**Instructions for the task:**
Gather from the material every line that contains the string "joints".

**Data lines:**
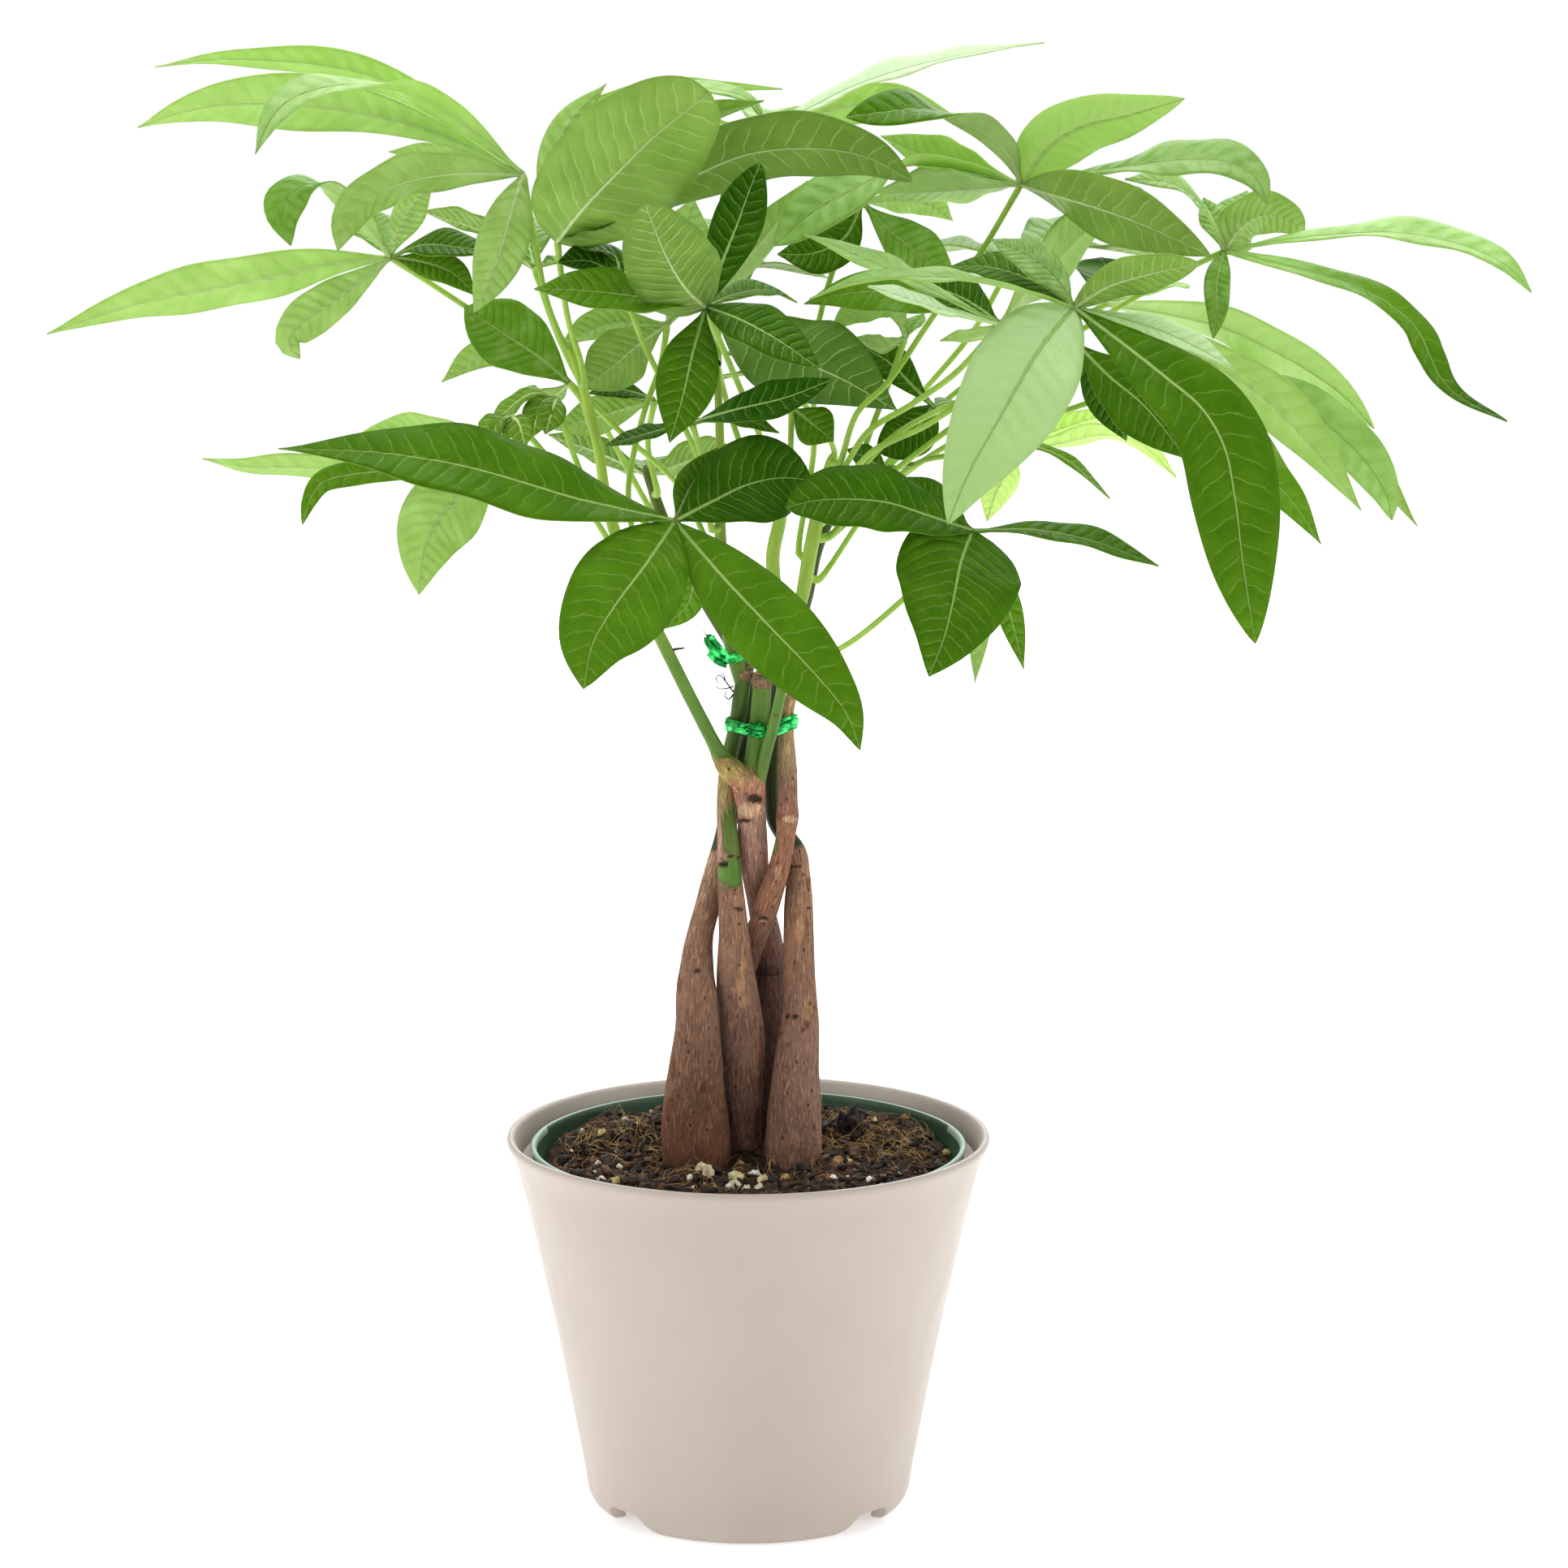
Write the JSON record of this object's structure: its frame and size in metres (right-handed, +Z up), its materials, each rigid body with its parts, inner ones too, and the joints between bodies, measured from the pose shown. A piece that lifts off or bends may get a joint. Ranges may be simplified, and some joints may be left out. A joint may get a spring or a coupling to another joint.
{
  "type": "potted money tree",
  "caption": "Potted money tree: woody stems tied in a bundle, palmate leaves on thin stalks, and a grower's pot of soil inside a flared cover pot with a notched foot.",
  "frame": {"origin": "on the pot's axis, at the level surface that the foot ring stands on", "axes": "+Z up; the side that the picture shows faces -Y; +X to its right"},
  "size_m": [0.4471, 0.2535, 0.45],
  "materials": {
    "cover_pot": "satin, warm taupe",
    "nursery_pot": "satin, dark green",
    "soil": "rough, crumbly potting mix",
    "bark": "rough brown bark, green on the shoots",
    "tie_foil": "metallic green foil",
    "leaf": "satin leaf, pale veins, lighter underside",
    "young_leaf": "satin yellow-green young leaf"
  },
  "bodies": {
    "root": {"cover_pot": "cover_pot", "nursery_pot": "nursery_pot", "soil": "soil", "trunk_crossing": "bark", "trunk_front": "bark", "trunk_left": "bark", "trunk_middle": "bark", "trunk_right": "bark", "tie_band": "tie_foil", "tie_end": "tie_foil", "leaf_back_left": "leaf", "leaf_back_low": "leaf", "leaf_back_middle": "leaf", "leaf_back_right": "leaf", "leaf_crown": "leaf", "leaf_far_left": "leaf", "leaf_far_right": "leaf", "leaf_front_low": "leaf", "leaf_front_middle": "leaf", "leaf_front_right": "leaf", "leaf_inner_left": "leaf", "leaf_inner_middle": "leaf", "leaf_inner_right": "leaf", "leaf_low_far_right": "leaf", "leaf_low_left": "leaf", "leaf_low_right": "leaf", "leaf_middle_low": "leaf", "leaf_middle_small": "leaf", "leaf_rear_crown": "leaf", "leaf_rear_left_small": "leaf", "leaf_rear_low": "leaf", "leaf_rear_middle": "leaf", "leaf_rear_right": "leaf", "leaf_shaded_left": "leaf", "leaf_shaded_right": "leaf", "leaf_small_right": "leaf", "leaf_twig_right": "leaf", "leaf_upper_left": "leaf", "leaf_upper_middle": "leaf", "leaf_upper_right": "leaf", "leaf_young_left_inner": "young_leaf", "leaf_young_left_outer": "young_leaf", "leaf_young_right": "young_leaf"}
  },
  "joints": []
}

**Output of the exercise:**
Write the JSON record of this object's structure: its frame and size in metres (right-handed, +Z up), its materials, each rigid body with its parts, inner ones too, and the joints between bodies, measured from the pose shown. A piece that lifts off or bends may get a joint. Ranges may be simplified, and some joints may be left out. A joint may get a spring or a coupling to another joint.
  "joints": []